= Panethnicity =

Political neologism

Panethnicity is a political neologism used to group various ethnic groups together based on their related cultural origins; geographic, linguistic, religious, or "racial" (i.e. phenotypic) similarities are often used alone or in combination to draw panethnic boundaries. The term panethnic was used extensively during the mid-20th century anti-colonial/national liberation movements. In the United States, Yen Le Espiritu popularized the term and coined the nominal term panethnicity in reference to Asian Americans, a racial category composed of disparate peoples having in common only their origin in the continent of Asia.

It has since seen some use as a replacement of the term race; for example, the aforementioned Asian Americans can be described as "a panethnicity" of various unrelated peoples of Asia, which are nevertheless perceived as a distinguishable group within the larger multiracial North American society.

More recently the term has also come to be used in contexts outside multiculturalism in US society, as a general replacement for terms like ethnolinguistic group or racial group.

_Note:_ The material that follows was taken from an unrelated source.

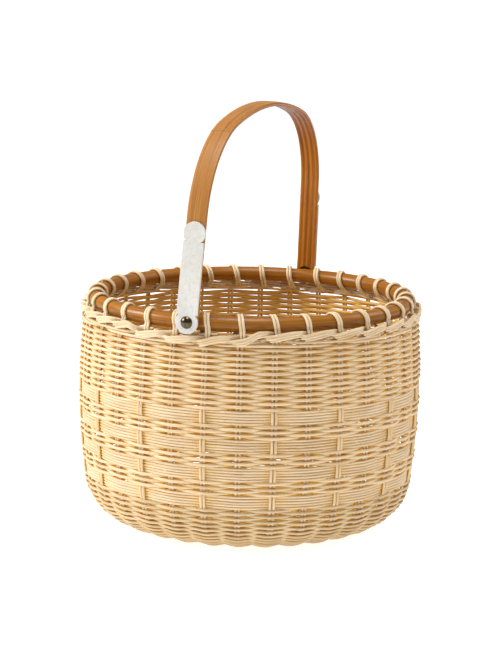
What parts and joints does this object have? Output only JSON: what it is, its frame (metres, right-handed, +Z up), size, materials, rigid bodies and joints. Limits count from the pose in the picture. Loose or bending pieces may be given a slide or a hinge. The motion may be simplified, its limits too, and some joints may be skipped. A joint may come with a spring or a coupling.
{
  "type": "woven basket",
  "caption": "Round woven cane basket with an open mouth, a lashed bamboo rim hoop and a flat bamboo handle that swings on side rivets.",
  "frame": {"origin": "centre of the base on the surface it stands on", "axes": "+Z up, X along the handle hinge from the left ear plate to the right one, Y across the hinge"},
  "size_m": [0.2596, 0.2556, 0.3097],
  "materials": {
    "cane_weave": "natural satin cane",
    "cane_upright": "natural satin cane",
    "cane_lashing": "natural satin cane",
    "hoop_bamboo": "glossy smoked bamboo",
    "handle_bamboo": "satin split bamboo",
    "ear_plate": "polished white with faint beige veins",
    "rivet_bronze": "dark antique"
  },
  "bodies": {
    "basket": {"base_cross_lower": "cane_upright", "base_cross_upper": "cane_upright", "base_weave": "cane_weave", "stakes_shown": "cane_upright", "stakes_covered": "cane_upright", "corner_weave": "cane_weave", "band_1": "cane_weave", "band_2": "cane_weave", "band_3": "cane_weave", "band_4": "cane_weave", "plain_course_1": "cane_weave", "plain_course_2": "cane_weave", "plain_course_3": "cane_weave", "upper_weave": "cane_weave", "border": "cane_weave", "rim_hoop": "hoop_bamboo", "rim_lashing": "cane_lashing", "rivet_left": "rivet_bronze", "rivet_right": "rivet_bronze", "spacer_left": "rivet_bronze", "spacer_right": "rivet_bronze"},
    "handle": {"handle_bow": "handle_bamboo", "plate_left": "ear_plate", "plate_right": "ear_plate"}
  },
  "joints": [
    {"name": "handle_swing", "type": "hinge", "parent": "basket", "child": "handle", "pos_m": [0, 0, 0.1665], "axis": [1, 0, 0], "range_deg": [-92.9, 87.1]}
  ]
}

The concept is to be distinguished from "pan-nationalism", which similarly groups related ethnicities but in the context of either ethnic nationalism (e.g. pan-Arabism, pan-Celticism, pan-Germanism, pan-Indianism, pan-Iranism, pan-Latinism, pan-Slavism, pan-Turkism) or civic nationalism (e.g. pan-Africanism).

==United States==

Panethnicity has allowed Asian Americans to unite based on similar historical relations with the United States (such as - in some cases - US military presence in their native countries). The Asian American panethnic identity has evolved to become a means for immigrant groups such as Asian Americans to unite in order to gain political strength in numbers. Similarly, one can speak of a "panethnic European American category".

Scholarship on the historical development and institutionalization of Hispanic/Latino panethnicity, such as that by sociologist G. Cristina Mora in her book "Making Hispanics: How Activists, Bureaucrats, and Media Constructed a New American" (2014), has examined how governmental, media, and activist institutions jointly shaped the emergence of broad panethnic identities in the United States.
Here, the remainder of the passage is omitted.